Costco Wholesale will be allowed to sell gasoline from its proposed Route 58 location in Riverhead, but those pumps will have to be at least 500 feet away from the nearest residential property line.

That’s the verdict the Riverhead Town Board arrived at last Wednesday after debating the issue for several months.

Attorneys for the proposed Shops at Riverhead complex on the north side of Route 58, across from Riverhead Raceway, have said that Costco, a national membership warehouse chain, would agree to be a tenant in that development only if it gets permission to sell gasoline, which the property’s current zoning didn’t permit. Wholesale clubs also weren’t a permitted use in that zone but, as a result of last Wednesday’s vote, now are.

Costco has gas pumps at other stores nationwide, but none on Long Island. The nearest Costco that sells gasoline is in Staten Island.

The pumps would all be self-serve and could only be operated by credit or debit cards held by Costco members.

The proposed Costco would be just one store in a larger shopping center that has yet to receive town approval.

The Town Board held a public hearing on a proposal to permit “warehouse clubs or wholesale clubs” in the Destination Retail Zone, where Shops at Riverhead is located, and also to allow fueling facilities as an accessory use to warehouse or wholesale clubs, so long as they are at least 300 feet from residences.

But that generated opposition from residents of Foxwood Village to the north, so board members considered increasing the minimum distance between pumps and surrounding residences to 400 feet.

Peter Danowski, an attorney for Shops at Riverhead, said the pumps were more than 900 feet from Foxwood Village.

But Councilman George Gabrielsen said that in moving the pumps away from Foxwood Village, the developer moved them closer to residences in the Millbrook Community to the east.

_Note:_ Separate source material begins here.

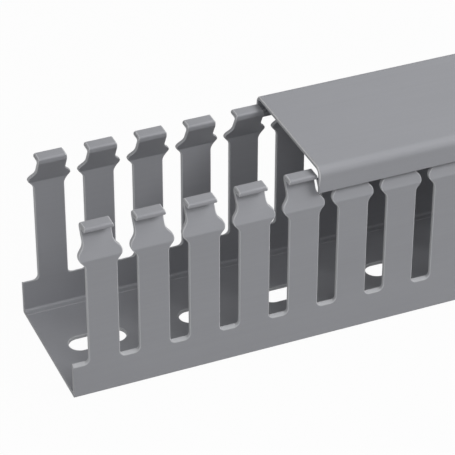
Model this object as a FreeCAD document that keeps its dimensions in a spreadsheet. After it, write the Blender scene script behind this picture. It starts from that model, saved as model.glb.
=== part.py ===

Mr. Gabrielsen visited many residents there and found they, too, had concerns, he said. Because of this, the board postponed voting on the issue last month and brought the proposal back last Wednesday with the minimum required distance between the pumps and the boundaries of residential property extended to 500 feet.

The measure passed, 4-0, with Councilman John Dunleavy absent.

“Once this is adopted, I will come in with a site plan and the gas pumps will probably be 501 feet from the residential property,” Mr. Danowski told the Town Board prior to last Wednesday’s vote.